When we cleaned and refilled this year we both had some "barnacles" on the steel pipes but they can right off with wash water.

By any chance, did either of these systems contain a fair amount of copper piping recently soldered together? I've seen systems that became so acidic from excess flux that the water was green with dissolved copper.

The Garns we just power washed were lined with sludge as were both HX's in the system. The water looked like a mud puddle after one of my grandkids have been in it. You can actually look down the manhole and see the bottom of the tank through the water now.
 
Heaterman, hardly any copper in these systems, mostly black and pex. What surprised me is that the pH rose that much. It went from the acidic side which was the well water fill to the caustic side after one year of burning. I think a pH of 8-10 is where boilers are recommended to run? I got some No burst boiler anti freeze in my solar loop and tested that, which had a pH of 8.99 with a freeze point of -13*F with my refractometer. Straight it tested a pH of 9.41 and the freeze point was off the scale. The pail says -100*F straight. I got about 250' of 1" copper in the closed solar loop and I think that I will have to inject one more pail to get the freeze point lower. Hope to get down to -30-40*F to be safe.
I thought for sure after a year of burning the water would turn even more acidic than it was at fill.
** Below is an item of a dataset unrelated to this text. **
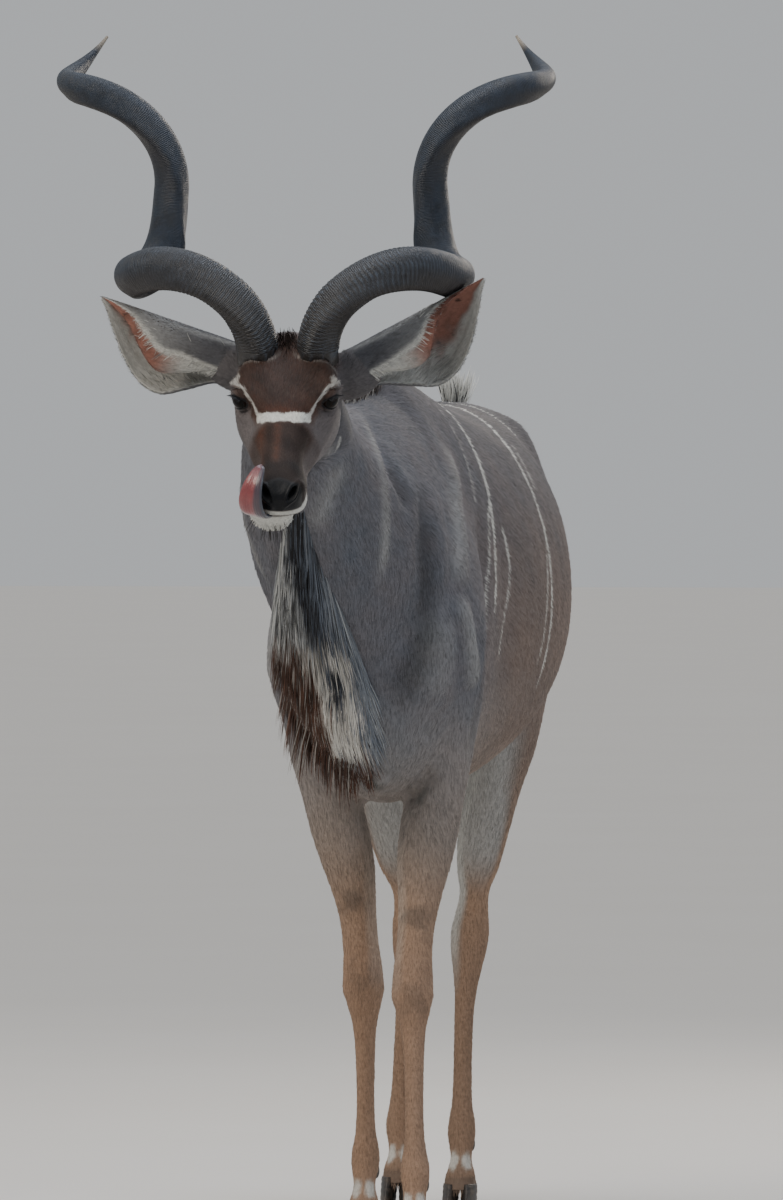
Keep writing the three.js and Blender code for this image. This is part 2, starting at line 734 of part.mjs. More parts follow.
// The crest along the back: short locks that lie backward over one another
const crestLocks = Array.from({ length: 17 }, (_, i) => {
  const y = -22 + i * 66;
  const top = along(TRUNK, trunkShare(y))[3];
  const tall = y < 320 ? 56 : 40;
  const point = at((i % 2 ? 4 : -4) + spread(2), y, top - 9);
  return lock(point, at(spread(0.12), 1, 0.42), X, tall * (0.9 + 0.25 * chance()), 30, 9, at(spread(0.1), 0.1, -0.12));
});
// A tuft of it stands up over the loins, a little to the left.
const loinLocks = [-1, 0, 1].map((k) =>
  lock(at(16 + 7 * k, 1000 + 22 * k, 1392), at(0.22 + 0.1 * k, 0.1, 1), X, 78 - 9 * Math.abs(k), 30, 10, at(0.1, 0.12 * k, -0.05)),
);

// Sheath and scrotum
const sheath = ellipsoid(at(0, 700, 770), [24, 90, 34], new THREE.Euler(0.2, 0, 0), 12);
const scrotum = ellipsoid(at(0, 985, 838), [40, 42, 62], new THREE.Euler(-0.15, 0, 0), 12);

// The whole flesh, then the cuts
const earLeft = earSheet(1);
const earRight = earSheet(-1);
const hornLeft = horn(1);
const hornRight = horn(-1);
const hornRoom = joined(horn(1, 2).solid, horn(-1, 2).solid);

const legs = {
  foreleg_left: legLoft("foreleg_left", FORELEG, 10),
  foreleg_right: legLoft("foreleg_right", FORELEG, 10),
  hindleg_left: legLoft("hindleg_left", HINDLEG, 10),
  hindleg_right: legLoft("hindleg_right", HINDLEG, 10),
};

const neckCut = { point: at(0, NECK_CUT, 1100), way: Y.clone().negate() };
const headCut = { point: headPoint(0, 22, -20), way: headWay(0, -0.93, 0.366) };
const tailCut = { point: at(0, 1350, 1236), way: at(0, 0.62, -0.78).normalize() };

const before = (cut) => halfSpace(cut.point, cut.way);
const behind = (cut) => halfSpace(cut.point, cut.way.clone().negate());

const trunkFlesh = joined(trunk, Object.values(legs), sheath, scrotum);
const neckFlesh = joined(neck, trunk, maneLocks, napeLocks);

// Head: cut from the neck, with sockets, nostrils, mouth line and room for the tongue
const hornCut = (h) => ({ point: h.root, way: h.way });
const tongueRoom = tongueLoft(GAP);
const mouthCorner = headPoint(0, -322, -28);
const jawSpace = (start) =>
  halfSpace(mouthCorner, headWay(0, 0, -1), start).intersect(halfSpace(mouthCorner, headWay(0, -0.8, -0.6), start));

let head = joined(
  skull,
  neckFlesh.intersect(before(headCut)),
  earLeft.solid.intersect(behind(earLeft.cut)),
  earRight.solid.intersect(behind(earRight.cut)),
  hornLeft.solid.intersect(behind(hornCut(hornLeft))),
  hornRight.solid.intersect(behind(hornCut(hornRight))),
).intersect(before(headCut));
for (const side of [-1, 1]) head = head.subtract(lidOpening(side)).subtract(eyeball(side, GAP));
for (const n of nostrils) head = head.subtract(n);
const lowerJaw = moved(
  head.intersect(jawSpace(GAP / 2)),
  new THREE.Matrix4().setPosition(headWay(1, 0, 0).multiplyScalar(JAW_SHIFT)),
).subtract(tongueRoom);
head = head.subtract(jawSpace(-GAP / 2)).subtract(tongueRoom);

const nodes = {
  head: largest(head),
  lower_jaw: largest(lowerJaw),
  tongue: tongueLoft(0),
  eye_left: eyeball(1),
  eye_right: eyeball(-1),
  ear_left: largest(earLeft.solid.intersect(before(earLeft.cut)).subtract(hornRoom).subtract(head)),
  ear_right: largest(earRight.solid.intersect(before(earRight.cut)).subtract(hornRoom).subtract(head)),
  horn_left: hornLeft.solid.intersect(before(hornCut(hornLeft))),
  horn_right: hornRight.solid.intersect(before(hornCut(hornRight))),
  tail: largest(tail.intersect(before(tailCut))),
};
nodes.neck = largest(joined(neckFlesh, skull).intersect(before(neckCut)).intersect(behind(headCut)));

// Legs: each leg's own box of space below its cut, parted again at knee or hock and at the coronet
const slab = (low, high) => block(at(-500, -800, low + GAP / 2), at(500, 1700, high - GAP / 2));
let torso = joined(trunkFlesh, crestLocks, loinLocks, neck, tail.intersect(behind(tailCut))).intersect(behind(neckCut));
torso = torso
  .subtract(block(at(-500, -300, -50), at(500, 600, ELBOW_CUT + GAP / 2)))
  .subtract(block(at(-500, 600, -50), at(-1, 1700, THIGH_CUT + GAP / 2)).intersect(legs.hindleg_right))
  .subtract(block(at(1, 600, -50), at(500, 1700, THIGH_CUT + GAP / 2)).intersect(legs.hindleg_left));

for (const [name, leg] of Object.entries(legs)) {
  const fore = name.startsWith("fore");
  const [top, middle] = fore ? [ELBOW_CUT, KNEE_CUT] : [THIGH_CUT, HOCK_CUT];
  const [footX, footY] = lineAt(LINES[name], 40);
  const claws = [-1, 1].map((side) => claw(footX, footY, side));
  const whole = joined(leg, claws, dewclaws(lineAt(LINES[name], 138)));
  let upper = whole.intersect(slab(middle, top));
  if (!fore) upper = upper.subtract(trunk).subtract(scrotum);
  nodes[`${name}_upper`] = largest(upper);
  nodes[`${name}_lower`] = largest(whole.intersect(slab(CORONET, middle)));
  claws.forEach((c, i) => {
    nodes[`${name}_hoof_${i ? "b" : "a"}`] = largest(c.intersect(slab(-GAP, CORONET)));
  });
}
nodes.torso = largest(torso);

// Materials by the kind of surface
const LOOKS = {
  coat: { color: 0x6f675f, roughness: 0.85 },
  face: { color: 0x4a342a, roughness: 0.8 },
  leg: { color: 0x8a6a4c, roughness: 0.85 },
  horn: { color: 0x3b3631, roughness: 0.5 },
  hoof: { color: 0x26211d, roughness: 0.5 },
  eye: { color: 0x140d09, roughness: 0.05 },
  tongue: { color: 0xb5645e, roughness: 0.3 },
};
const looks = Object.fromEntries(
  Object.entries(LOOKS).map(([name, look]) => [name, new THREE.MeshStandardMaterial({ ...look, metalness: 0 })]),
);
function lookOf(name) {
  if (name.includes("hoof")) return looks.hoof;
  if (name.startsWith("horn")) return looks.horn;
  if (name.startsWith("eye")) return looks.eye;
  if (name === "tongue") return looks.tongue;
  if (name === "head" || name === "lower_jaw") return looks.face;
  if (name.includes("leg_")) return looks.leg;
  return looks.coat;
}

function meshOf(name, solid) {
  const { vertProperties, triVerts, numProp } = solid.asOriginal().simplify(SLIVER).getMesh();
  const corners = new Float32Array((vertProperties.length / numProp) * 3);
  for (let i = 0; i < corners.length / 3; i++) corners.set(vertProperties.subarray(i * numProp, i * numProp + 3), i * 3);
  const geometry = new THREE.BufferGeometry();
  geometry.setAttribute("position", new THREE.BufferAttribute(corners, 3));
  geometry.setIndex(new THREE.BufferAttribute(new Uint32Array(triVerts), 1));
  const mesh = new THREE.Mesh(geometry, lookOf(name));
  mesh.name = name;
  return mesh;
}

const kudu = new THREE.Group();
for (const [name, solid] of Object.entries(nodes)) kudu.add(meshOf(name, solid));

// The origin is on the floor, under the middle of the whole animal
const box = new THREE.Box3().setFromObject(kudu);
const middle = box.getCenter(at(0, 0, 0));
kudu.position.set(-middle.x, -middle.y, -box.min.z);

export default kudu;
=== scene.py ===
"""A greater kudu bull, life size, standing and licking its muzzle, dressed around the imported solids.

The flesh is built in millimetres from the same named sizes as the solids, as one skin with a coat of
solid tufts.
"""

import logging
import math
from collections.abc import Callable
from dataclasses import dataclass, fields
from enum import Enum

import bmesh
import bpy
import numpy as np
from mathutils.bvhtree import BVHTree
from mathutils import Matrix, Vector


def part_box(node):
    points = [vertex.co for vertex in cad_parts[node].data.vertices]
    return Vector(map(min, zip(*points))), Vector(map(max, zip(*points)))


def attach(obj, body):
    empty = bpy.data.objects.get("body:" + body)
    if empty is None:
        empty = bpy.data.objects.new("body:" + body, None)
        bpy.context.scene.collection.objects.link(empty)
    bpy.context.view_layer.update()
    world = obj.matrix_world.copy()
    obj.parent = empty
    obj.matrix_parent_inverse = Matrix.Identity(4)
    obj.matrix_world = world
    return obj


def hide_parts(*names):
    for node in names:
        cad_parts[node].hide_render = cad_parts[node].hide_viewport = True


logging.basicConfig(level=logging.INFO, format="%(message)s")
LOG = logging.getLogger("kudu")

Array = np.ndarray
MM = 0.001  # a millimetre in metres
BODY = "root"
SEED = 20731
SIDES = ((1, "left"), (-1, "right"))  # the animal's own sides, by the sign of x


class Slot(Enum):
    """The record's material slots, one passed with each piece; nothing reads them."""

    HIDE = "hide"
    HORN = "horn"
    HOOF = "hoof"
    EYE = "eye"
    TONGUE = "tongue"


# Numbers and curves


def step(low: float, high: float, value: Array) -> Array:
    """A smooth rise from 0 at low to 1 at high."""
    u = np.clip((np.asarray(value, float) - low) / (high - low), 0, 1)
    return u * u * (3 - 2 * u)


def bell(value: Array, middle: float, spread: float) -> Array:
    """A rounded bump of height 1 at middle, as wide as spread to each side."""
    return np.exp(-(((value - middle) / spread) ** 2))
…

But an ol' boiler man told me that when the water gets heated it will neutralize. Guess he was kinda right.
 
I suspect the major cause of acidity in ground water is dissolved CO2 making carbonic acid. When you heat the water you effectively degas it (watch the tiny bubbles form in a pot of hot water before it actually boils - that is dissolved gas coming out of solution) Once the CO2 is gone, the hardness minerals (calcium, magnesium, etc) are free to form weak bases which drive the pH higher.